Exercise directions —
Please give the listing again, word for word, with nothing left out.

-- Begin Information supplied --

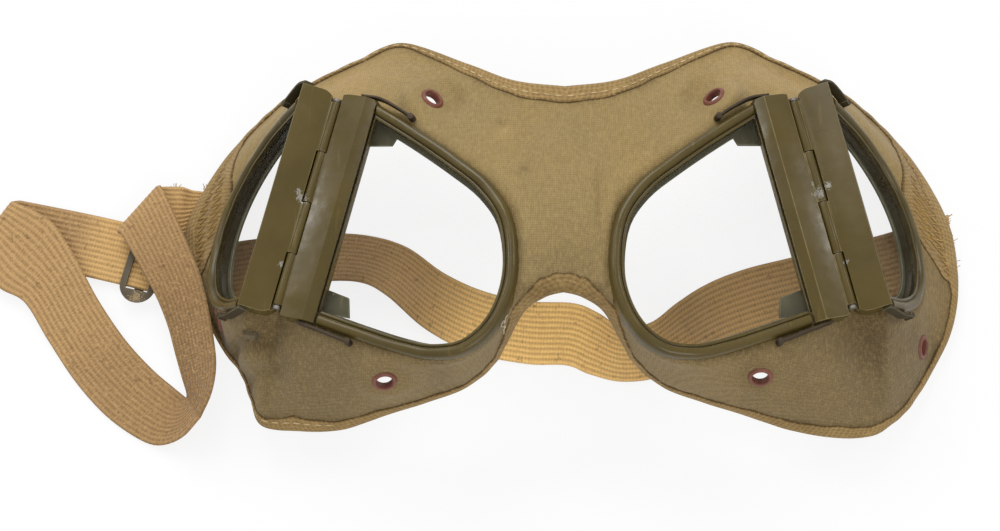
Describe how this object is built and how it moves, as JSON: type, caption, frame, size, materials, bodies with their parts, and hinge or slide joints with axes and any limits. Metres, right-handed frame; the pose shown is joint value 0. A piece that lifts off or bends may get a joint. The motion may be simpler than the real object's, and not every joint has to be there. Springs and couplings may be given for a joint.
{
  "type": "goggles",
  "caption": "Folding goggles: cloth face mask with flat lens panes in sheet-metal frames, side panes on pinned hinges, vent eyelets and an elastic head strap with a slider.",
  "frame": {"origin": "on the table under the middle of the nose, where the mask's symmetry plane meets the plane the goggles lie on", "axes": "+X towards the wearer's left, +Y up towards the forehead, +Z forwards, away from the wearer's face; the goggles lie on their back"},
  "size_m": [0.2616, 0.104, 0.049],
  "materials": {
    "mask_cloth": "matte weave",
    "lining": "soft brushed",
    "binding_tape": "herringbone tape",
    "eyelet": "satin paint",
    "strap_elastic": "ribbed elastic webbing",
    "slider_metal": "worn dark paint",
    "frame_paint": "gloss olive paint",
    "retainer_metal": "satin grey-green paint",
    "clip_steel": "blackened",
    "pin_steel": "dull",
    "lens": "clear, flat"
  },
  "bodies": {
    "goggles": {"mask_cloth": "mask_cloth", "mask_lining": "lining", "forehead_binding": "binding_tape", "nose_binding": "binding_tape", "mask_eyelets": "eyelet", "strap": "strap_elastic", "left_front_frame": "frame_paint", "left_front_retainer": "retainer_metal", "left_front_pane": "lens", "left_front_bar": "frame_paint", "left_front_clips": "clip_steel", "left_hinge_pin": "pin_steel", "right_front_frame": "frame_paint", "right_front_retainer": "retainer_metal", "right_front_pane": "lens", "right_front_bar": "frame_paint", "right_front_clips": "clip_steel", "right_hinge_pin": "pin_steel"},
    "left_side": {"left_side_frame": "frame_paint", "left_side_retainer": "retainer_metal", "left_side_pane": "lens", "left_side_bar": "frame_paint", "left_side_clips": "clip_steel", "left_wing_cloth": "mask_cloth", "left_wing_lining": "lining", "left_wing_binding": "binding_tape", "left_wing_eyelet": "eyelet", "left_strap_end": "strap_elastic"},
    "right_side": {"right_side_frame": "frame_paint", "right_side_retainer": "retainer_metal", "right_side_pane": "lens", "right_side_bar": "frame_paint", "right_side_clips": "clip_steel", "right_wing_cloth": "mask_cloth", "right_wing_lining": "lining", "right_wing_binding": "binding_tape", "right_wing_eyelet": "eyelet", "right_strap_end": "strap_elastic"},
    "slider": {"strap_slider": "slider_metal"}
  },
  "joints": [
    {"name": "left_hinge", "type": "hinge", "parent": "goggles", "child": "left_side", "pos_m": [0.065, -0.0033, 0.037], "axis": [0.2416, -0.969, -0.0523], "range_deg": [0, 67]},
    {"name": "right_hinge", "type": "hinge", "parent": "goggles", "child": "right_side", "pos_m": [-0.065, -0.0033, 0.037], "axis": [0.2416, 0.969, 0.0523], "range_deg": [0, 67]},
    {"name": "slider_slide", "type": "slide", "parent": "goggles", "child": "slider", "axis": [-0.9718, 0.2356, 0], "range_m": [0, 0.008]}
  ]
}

-- End Information supplied --

Complete answer —
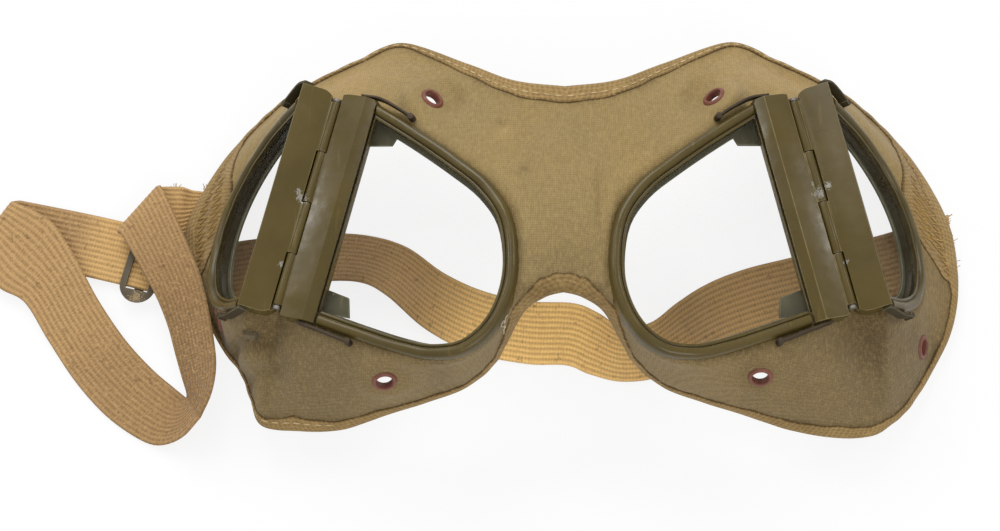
Describe how this object is built and how it moves, as JSON: type, caption, frame, size, materials, bodies with their parts, and hinge or slide joints with axes and any limits. Metres, right-handed frame; the pose shown is joint value 0. A piece that lifts off or bends may get a joint. The motion may be simpler than the real object's, and not every joint has to be there. Springs and couplings may be given for a joint.
{
  "type": "goggles",
  "caption": "Folding goggles: cloth face mask with flat lens panes in sheet-metal frames, side panes on pinned hinges, vent eyelets and an elastic head strap with a slider.",
  "frame": {"origin": "on the table under the middle of the nose, where the mask's symmetry plane meets the plane the goggles lie on", "axes": "+X towards the wearer's left, +Y up towards the forehead, +Z forwards, away from the wearer's face; the goggles lie on their back"},
  "size_m": [0.2616, 0.104, 0.049],
  "materials": {
    "mask_cloth": "matte weave",
    "lining": "soft brushed",
    "binding_tape": "herringbone tape",
    "eyelet": "satin paint",
    "strap_elastic": "ribbed elastic webbing",
    "slider_metal": "worn dark paint",
    "frame_paint": "gloss olive paint",
    "retainer_metal": "satin grey-green paint",
    "clip_steel": "blackened",
    "pin_steel": "dull",
    "lens": "clear, flat"
  },
  "bodies": {
    "goggles": {"mask_cloth": "mask_cloth", "mask_lining": "lining", "forehead_binding": "binding_tape", "nose_binding": "binding_tape", "mask_eyelets": "eyelet", "strap": "strap_elastic", "left_front_frame": "frame_paint", "left_front_retainer": "retainer_metal", "left_front_pane": "lens", "left_front_bar": "frame_paint", "left_front_clips": "clip_steel", "left_hinge_pin": "pin_steel", "right_front_frame": "frame_paint", "right_front_retainer": "retainer_metal", "right_front_pane": "lens", "right_front_bar": "frame_paint", "right_front_clips": "clip_steel", "right_hinge_pin": "pin_steel"},
    "left_side": {"left_side_frame": "frame_paint", "left_side_retainer": "retainer_metal", "left_side_pane": "lens", "left_side_bar": "frame_paint", "left_side_clips": "clip_steel", "left_wing_cloth": "mask_cloth", "left_wing_lining": "lining", "left_wing_binding": "binding_tape", "left_wing_eyelet": "eyelet", "left_strap_end": "strap_elastic"},
    "right_side": {"right_side_frame": "frame_paint", "right_side_retainer": "retainer_metal", "right_side_pane": "lens", "right_side_bar": "frame_paint", "right_side_clips": "clip_steel", "right_wing_cloth": "mask_cloth", "right_wing_lining": "lining", "right_wing_binding": "binding_tape", "right_wing_eyelet": "eyelet", "right_strap_end": "strap_elastic"},
    "slider": {"strap_slider": "slider_metal"}
  },
  "joints": [
    {"name": "left_hinge", "type": "hinge", "parent": "goggles", "child": "left_side", "pos_m": [0.065, -0.0033, 0.037], "axis": [0.2416, -0.969, -0.0523], "range_deg": [0, 67]},
    {"name": "right_hinge", "type": "hinge", "parent": "goggles", "child": "right_side", "pos_m": [-0.065, -0.0033, 0.037], "axis": [0.2416, 0.969, 0.0523], "range_deg": [0, 67]},
    {"name": "slider_slide", "type": "slide", "parent": "goggles", "child": "slider", "axis": [-0.9718, 0.2356, 0], "range_m": [0, 0.008]}
  ]
}